Of all the places in New York, it was the Hudson River Valley that caught our attention the most. Bannerman Castle is kind of a local legend in these parts. Oddly enough, the local inn we stayed at on our trip had dozens of paintings of the castle all throughout their foyer. Located on Pollepel Island, smack dab in the middle of the roaring Hudson River, the castle was first built in 1901 by industrialist Francis Bannerman IV. Making his fortune in the scrap business, Bannerman is unofficially known as “The Father of Gun Collecting.” When he was prohibited from housing his large stockpile of ammunition in New York City, Bannerman moved his base of operation upriver to the nearby island.Though the main castle was built as a housing facility for his vast arms and munitions arsenal, the island was also the vacation home of the Bannerman family. Following Francis’s death in 1918, the castle went through a series of unfortunate events including fires, accidents, and architectural collapses. The island was named off-limits in 1969.

Since its closure, Bannerman Castle has slowly deteriorated. It’s once grand presence now haunts the Hudson River Valley. But in recent years, the local community has come together to bring it back to life.

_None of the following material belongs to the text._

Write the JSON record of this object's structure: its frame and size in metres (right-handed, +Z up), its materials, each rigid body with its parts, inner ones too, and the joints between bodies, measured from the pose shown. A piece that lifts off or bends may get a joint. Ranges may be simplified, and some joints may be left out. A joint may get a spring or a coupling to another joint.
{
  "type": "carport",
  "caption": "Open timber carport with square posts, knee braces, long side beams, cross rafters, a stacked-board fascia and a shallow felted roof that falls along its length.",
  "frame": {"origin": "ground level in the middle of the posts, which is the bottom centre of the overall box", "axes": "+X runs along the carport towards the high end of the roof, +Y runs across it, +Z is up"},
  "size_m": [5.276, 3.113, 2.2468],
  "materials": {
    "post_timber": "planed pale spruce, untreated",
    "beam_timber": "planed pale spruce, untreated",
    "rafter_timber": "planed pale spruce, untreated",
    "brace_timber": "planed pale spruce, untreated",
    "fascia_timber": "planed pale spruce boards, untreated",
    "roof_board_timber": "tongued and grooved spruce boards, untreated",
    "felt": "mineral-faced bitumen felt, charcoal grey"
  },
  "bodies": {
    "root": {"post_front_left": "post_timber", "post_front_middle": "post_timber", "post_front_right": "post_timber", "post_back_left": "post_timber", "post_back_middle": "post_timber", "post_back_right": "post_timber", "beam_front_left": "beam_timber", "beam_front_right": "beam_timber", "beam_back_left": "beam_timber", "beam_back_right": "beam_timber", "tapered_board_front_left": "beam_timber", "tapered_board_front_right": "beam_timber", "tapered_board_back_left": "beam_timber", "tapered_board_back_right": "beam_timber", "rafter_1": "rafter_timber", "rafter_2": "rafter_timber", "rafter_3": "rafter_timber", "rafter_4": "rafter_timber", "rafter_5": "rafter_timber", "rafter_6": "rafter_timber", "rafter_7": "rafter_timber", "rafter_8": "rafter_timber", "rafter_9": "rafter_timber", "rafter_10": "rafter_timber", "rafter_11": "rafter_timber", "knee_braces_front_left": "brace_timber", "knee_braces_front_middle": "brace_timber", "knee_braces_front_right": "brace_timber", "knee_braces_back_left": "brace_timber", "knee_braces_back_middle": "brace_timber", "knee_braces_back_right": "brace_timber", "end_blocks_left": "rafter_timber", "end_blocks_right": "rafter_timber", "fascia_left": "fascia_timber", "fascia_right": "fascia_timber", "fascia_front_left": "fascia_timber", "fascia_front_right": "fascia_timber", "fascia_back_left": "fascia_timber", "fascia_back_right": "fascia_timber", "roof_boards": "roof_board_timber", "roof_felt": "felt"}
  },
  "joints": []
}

Through the Bannerman Castle Trust, certain buildings have been restored and the castle itself stands in a state of arrested decay. Much like Chester-Hudson Quarry in Massachusetts, the castle is maintained just enough to keep it from collapsing. This allows people from all over the world to experience its sheer beauty. The castle was even featured in the most recent Transformers movie. The trust offers tours of the island in the summer and fall via ferry or by kayak (for the summer only). We were lucky enough to catch one of the final ferry tours of the season. Taking a small boat through the roaring Hudson River, the castle looms like a mythical giant in the distance. It beckons all weary travels towards its once rich gateways.

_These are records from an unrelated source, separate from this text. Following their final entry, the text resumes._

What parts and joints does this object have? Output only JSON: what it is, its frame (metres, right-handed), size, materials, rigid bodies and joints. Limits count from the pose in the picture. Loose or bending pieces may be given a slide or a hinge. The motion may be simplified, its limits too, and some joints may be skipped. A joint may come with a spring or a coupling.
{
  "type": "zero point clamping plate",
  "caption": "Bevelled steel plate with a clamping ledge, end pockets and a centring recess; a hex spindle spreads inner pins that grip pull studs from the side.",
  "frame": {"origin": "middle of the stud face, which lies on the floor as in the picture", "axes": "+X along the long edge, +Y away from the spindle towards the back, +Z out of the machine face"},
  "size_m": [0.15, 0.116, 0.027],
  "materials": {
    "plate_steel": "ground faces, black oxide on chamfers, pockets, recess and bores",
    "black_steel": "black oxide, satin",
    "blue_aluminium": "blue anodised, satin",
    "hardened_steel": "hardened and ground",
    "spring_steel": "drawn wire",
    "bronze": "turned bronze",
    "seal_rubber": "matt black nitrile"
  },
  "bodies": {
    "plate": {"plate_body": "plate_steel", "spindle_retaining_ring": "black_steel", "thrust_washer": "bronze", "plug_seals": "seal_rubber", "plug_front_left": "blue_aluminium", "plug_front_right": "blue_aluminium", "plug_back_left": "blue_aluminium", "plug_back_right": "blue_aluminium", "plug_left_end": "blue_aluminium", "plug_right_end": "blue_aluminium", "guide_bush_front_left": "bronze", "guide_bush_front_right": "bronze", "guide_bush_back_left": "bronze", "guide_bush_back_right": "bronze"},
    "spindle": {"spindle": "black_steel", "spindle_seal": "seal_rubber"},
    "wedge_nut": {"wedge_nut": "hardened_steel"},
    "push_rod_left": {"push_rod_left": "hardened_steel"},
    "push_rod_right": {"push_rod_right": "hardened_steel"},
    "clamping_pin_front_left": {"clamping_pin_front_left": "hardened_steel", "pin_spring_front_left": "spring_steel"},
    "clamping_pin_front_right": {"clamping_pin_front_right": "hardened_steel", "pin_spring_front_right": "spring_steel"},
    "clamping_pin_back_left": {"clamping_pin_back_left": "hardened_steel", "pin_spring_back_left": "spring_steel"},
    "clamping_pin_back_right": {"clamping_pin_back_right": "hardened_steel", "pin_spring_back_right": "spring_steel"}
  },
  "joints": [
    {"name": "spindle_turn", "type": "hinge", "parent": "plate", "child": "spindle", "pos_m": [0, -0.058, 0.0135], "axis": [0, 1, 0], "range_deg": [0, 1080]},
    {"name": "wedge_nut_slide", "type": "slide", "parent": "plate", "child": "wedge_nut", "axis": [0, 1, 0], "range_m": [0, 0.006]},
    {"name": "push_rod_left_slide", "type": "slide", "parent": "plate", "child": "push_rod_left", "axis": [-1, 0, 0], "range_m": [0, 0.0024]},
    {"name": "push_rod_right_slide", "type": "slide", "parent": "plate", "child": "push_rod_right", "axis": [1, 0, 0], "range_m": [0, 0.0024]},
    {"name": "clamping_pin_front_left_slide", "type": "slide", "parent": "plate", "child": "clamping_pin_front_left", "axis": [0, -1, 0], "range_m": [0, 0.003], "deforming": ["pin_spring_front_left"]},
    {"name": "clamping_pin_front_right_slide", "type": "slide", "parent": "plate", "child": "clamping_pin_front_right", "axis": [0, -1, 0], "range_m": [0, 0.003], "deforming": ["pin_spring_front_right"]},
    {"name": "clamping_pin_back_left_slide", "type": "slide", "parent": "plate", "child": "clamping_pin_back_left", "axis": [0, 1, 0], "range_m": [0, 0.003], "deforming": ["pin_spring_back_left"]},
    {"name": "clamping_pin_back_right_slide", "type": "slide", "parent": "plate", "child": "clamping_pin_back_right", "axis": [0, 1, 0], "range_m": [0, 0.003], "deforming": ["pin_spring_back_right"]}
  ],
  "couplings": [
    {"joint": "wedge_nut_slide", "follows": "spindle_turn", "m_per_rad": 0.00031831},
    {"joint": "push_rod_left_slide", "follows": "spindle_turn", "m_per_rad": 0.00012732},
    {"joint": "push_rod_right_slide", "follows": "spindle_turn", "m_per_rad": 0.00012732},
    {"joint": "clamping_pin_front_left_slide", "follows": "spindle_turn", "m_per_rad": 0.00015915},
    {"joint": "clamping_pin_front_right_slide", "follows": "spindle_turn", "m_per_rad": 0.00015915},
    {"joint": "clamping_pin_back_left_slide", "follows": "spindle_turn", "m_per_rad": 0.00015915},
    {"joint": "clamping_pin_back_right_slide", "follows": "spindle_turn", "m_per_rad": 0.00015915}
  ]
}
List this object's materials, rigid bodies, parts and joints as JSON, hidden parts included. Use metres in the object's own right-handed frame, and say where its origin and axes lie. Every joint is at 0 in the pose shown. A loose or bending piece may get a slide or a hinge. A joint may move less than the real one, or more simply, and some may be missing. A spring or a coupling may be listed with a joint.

Honestly, the castle is damn near awe-inspiring. Against the gorgeous backdrop of the Hudson River Valley around it, the faded red palace looks like something out of a fairy tale. It almost looks as if it were hewn from the very mountains by great giants of old. While the front of the castle still looks amazing, the back is in much worse shape. It looks like it could collapse at any moment. To create a barrier for his island, Francis Bannerman sunk several large barges around it topped with small stone towers. A few of these still peak out from the river’s roaring current. Unfortunately, seeing this place is much more tourism that it is exploration. We were on the island for a grand total of about an hour, and did not get to see the castle as up close as I would have liked. Guides ferry visitors to and fro across the island like sheep. Nothing against them or the Bannerman Castle Trust, I just would’ve preferred seeing the place on our own as opposed to in a group. This was definitely a very different experience than we are used to.

I almost didn’t write about this place for our site. I don’t really know why. It just didn’t really fit in with what we usually cover. Like I said before, this place is much more in line with Dark Tourism than it is urban exploration. But Bannerman Castle truly is amazing to see. I’d highly recommend it for anyone who enjoys a little adventure. Plus you get to go on a boat ride through the Hudson River. Even if you don’t take the island tour, seeing it from the banks of the river or the top of nearby Mount Beacon is bloody breathtaking. Much like Hearthstone Castle, it feels like something from a dream. Yet as awesome as Bannerman Castle is, I couldn’t help but imagine what it must’ve been like during its heyday. Walking across the island was just as cool as it was somber. The dragons that once ruled this magical place have long since flown off. And yet, somehow, the castle has captured the hearts and minds of the local community. She may never again rise to her former glory. Yet with a little help, she still stands tall.